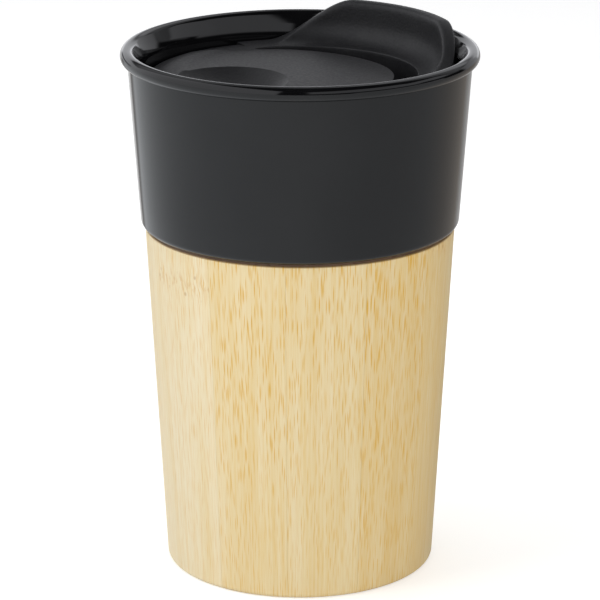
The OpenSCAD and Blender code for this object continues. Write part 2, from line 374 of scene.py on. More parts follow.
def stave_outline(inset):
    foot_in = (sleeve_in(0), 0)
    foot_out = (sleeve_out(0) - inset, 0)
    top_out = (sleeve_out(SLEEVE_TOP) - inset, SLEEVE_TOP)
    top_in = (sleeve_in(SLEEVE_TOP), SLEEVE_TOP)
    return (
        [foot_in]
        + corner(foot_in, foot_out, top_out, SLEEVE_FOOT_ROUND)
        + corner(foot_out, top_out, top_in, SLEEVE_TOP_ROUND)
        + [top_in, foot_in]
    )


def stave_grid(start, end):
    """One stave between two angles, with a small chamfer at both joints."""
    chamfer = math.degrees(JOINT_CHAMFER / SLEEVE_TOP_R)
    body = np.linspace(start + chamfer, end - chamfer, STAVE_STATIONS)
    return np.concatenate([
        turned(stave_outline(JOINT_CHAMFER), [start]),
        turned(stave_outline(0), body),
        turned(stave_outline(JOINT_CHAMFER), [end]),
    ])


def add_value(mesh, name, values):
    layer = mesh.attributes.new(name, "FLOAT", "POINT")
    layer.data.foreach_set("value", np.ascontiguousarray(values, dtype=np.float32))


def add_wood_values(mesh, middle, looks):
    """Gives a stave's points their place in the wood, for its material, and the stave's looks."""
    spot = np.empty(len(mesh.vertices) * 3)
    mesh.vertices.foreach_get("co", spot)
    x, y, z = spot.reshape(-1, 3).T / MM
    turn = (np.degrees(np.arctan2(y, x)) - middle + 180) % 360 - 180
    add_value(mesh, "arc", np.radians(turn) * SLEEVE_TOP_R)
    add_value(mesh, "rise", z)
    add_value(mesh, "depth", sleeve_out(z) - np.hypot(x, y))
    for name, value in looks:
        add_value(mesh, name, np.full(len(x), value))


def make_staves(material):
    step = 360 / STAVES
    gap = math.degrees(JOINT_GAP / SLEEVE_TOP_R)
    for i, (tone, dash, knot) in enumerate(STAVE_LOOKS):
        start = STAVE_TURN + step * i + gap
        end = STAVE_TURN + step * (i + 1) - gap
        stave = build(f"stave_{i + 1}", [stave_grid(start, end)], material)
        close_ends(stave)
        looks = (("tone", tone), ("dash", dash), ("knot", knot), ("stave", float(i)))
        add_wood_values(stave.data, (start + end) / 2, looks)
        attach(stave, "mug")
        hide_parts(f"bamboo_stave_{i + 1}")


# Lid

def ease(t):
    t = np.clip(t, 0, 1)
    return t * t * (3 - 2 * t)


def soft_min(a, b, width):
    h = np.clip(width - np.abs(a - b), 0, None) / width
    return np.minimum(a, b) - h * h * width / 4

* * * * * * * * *

Stated goal: Restate the listing in full, word for word.

Exercise result:
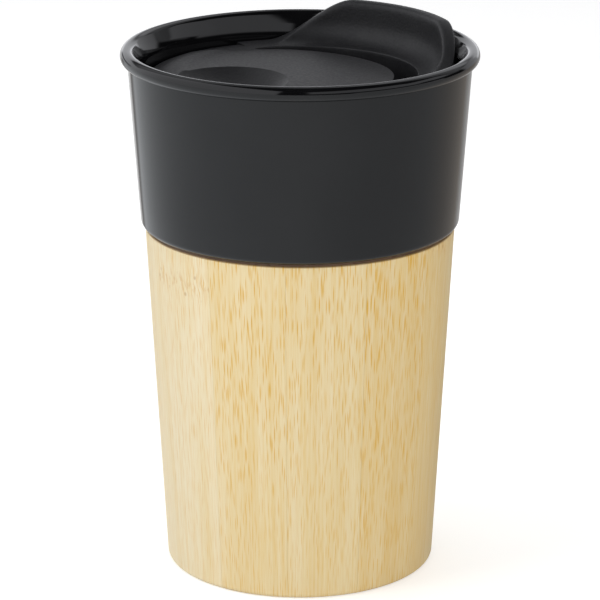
The OpenSCAD and Blender code for this object continues. Write part 2, from line 374 of scene.py on. More parts follow.
def stave_outline(inset):
    foot_in = (sleeve_in(0), 0)
    foot_out = (sleeve_out(0) - inset, 0)
    top_out = (sleeve_out(SLEEVE_TOP) - inset, SLEEVE_TOP)
    top_in = (sleeve_in(SLEEVE_TOP), SLEEVE_TOP)
    return (
        [foot_in]
        + corner(foot_in, foot_out, top_out, SLEEVE_FOOT_ROUND)
        + corner(foot_out, top_out, top_in, SLEEVE_TOP_ROUND)
        + [top_in, foot_in]
    )


def stave_grid(start, end):
    """One stave between two angles, with a small chamfer at both joints."""
    chamfer = math.degrees(JOINT_CHAMFER / SLEEVE_TOP_R)
    body = np.linspace(start + chamfer, end - chamfer, STAVE_STATIONS)
    return np.concatenate([
        turned(stave_outline(JOINT_CHAMFER), [start]),
        turned(stave_outline(0), body),
        turned(stave_outline(JOINT_CHAMFER), [end]),
    ])


def add_value(mesh, name, values):
    layer = mesh.attributes.new(name, "FLOAT", "POINT")
    layer.data.foreach_set("value", np.ascontiguousarray(values, dtype=np.float32))


def add_wood_values(mesh, middle, looks):
    """Gives a stave's points their place in the wood, for its material, and the stave's looks."""
    spot = np.empty(len(mesh.vertices) * 3)
    mesh.vertices.foreach_get("co", spot)
    x, y, z = spot.reshape(-1, 3).T / MM
    turn = (np.degrees(np.arctan2(y, x)) - middle + 180) % 360 - 180
    add_value(mesh, "arc", np.radians(turn) * SLEEVE_TOP_R)
    add_value(mesh, "rise", z)
    add_value(mesh, "depth", sleeve_out(z) - np.hypot(x, y))
    for name, value in looks:
        add_value(mesh, name, np.full(len(x), value))


def make_staves(material):
    step = 360 / STAVES
    gap = math.degrees(JOINT_GAP / SLEEVE_TOP_R)
    for i, (tone, dash, knot) in enumerate(STAVE_LOOKS):
        start = STAVE_TURN + step * i + gap
        end = STAVE_TURN + step * (i + 1) - gap
        stave = build(f"stave_{i + 1}", [stave_grid(start, end)], material)
        close_ends(stave)
        looks = (("tone", tone), ("dash", dash), ("knot", knot), ("stave", float(i)))
        add_wood_values(stave.data, (start + end) / 2, looks)
        attach(stave, "mug")
        hide_parts(f"bamboo_stave_{i + 1}")


# Lid

def ease(t):
    t = np.clip(t, 0, 1)
    return t * t * (3 - 2 * t)


def soft_min(a, b, width):
    h = np.clip(width - np.abs(a - b), 0, None) / width
    return np.minimum(a, b) - h * h * width / 4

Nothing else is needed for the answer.